For HO scale, 1.2mm GOW incandescents are the right size but it's hit 'n miss with the glass bulbs surrounding the filament. I've found that some diffuse the light evenly while others concentrate or focus the beam so that it casts a noticeable "crescent -shape" light on surfaces below. I'm guessing this is because it's somewhat difficult to produce an even thicknesses of glass in that small of a scale. Although I've never tried them, I wonder whether 0.7mm suffer the same plight.

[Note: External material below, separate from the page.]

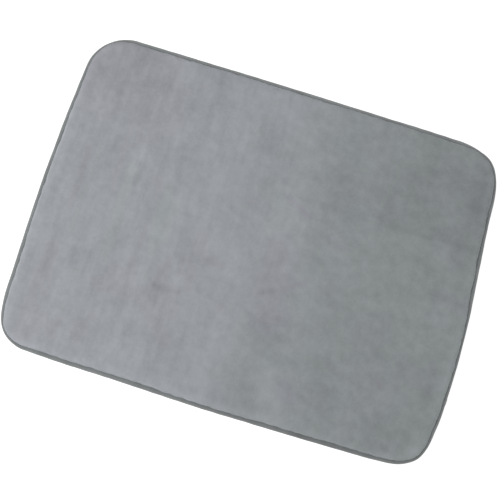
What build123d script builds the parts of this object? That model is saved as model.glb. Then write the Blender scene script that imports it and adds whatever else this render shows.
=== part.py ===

Because of those inconsistencies, I've compromised by using 1.7mm GOW incandescents for exterior lighting. The bulb is a bit over-sized but it's still believable. For interior lighting I try and find something that will last a while. I also operate (dim) my lighting @ 50-60% full power (DC) for the following reasons:
I will look into/consider the SMD LEDs though for certain applications. Thanks for posting, Dr. G.
Nothing beats incandescents for purity of tungsten color temps. Unfortunately, they tend to run hot and this can be bad. A Concor Galloping goose that I recently acquired had an ill-chosen, ill placed incandescent and after only a few minutes softened the plastic around the rear light area. I was really hacked off about this. I cut out the offending, melted area and installed a brass, CalScale lamp housing with micro SMD LED. Looks great now.
A pet complaint of mine is the use of those awful clear plastic "light pipes" stuffed into the base of a headlight so that a huge, one dollar per thousand old style LED or incadescent can be used to achieve what, for the manufacturer, is a "light" on his model.
I am somewhat of a loco lighting nut and now use only surface mount LEDs in all my prototypical visored, Pyle National lighting arrangements. I spend a lot of time trying to get things right. I tend to put SMD potentiometers in line with a minimal limiting resistor and tune for the most pleasing light levels.
LEDs will soon be available that are truly equal to tungsten color temps. They are already close, as noted in the original posting. As LEDs become more efficient, (more light for far less current), I am finding resistors of 5-10k ohms not too far off pleasing levels with 3-5ma run currents!
Being an electronics engineer, I get a lot of the latest released stuff as samples and it is getting more amazing on a weekly basis.
Electronic advances, (DCC and Sound), is what got me back into MR and I am not seeing a slowing down in the advancement within the hobby.
Richard
If I can't fix it, I can fix it so it can't be fixed
I've done a final comparison with a grain-of-wheat bulb and I was surprised just how orange the light from the GOW was! The SMD in comparison looks downright cool, but it really isn't.I guess I haven't been around real incandescent bulbs in quite some time with all the CCFLs and halogen lighting these days that I've forgotten just how orange warm "light bulb light" is. Or was, for that matter..
narrow gauge nuclear,are you using any kind of lighting control on your layout? I have yet to unwrap the basic stamp I bought and get into that whole thing. 16 channels isn't much, but my layout is not all that large to begin with due to space constrains.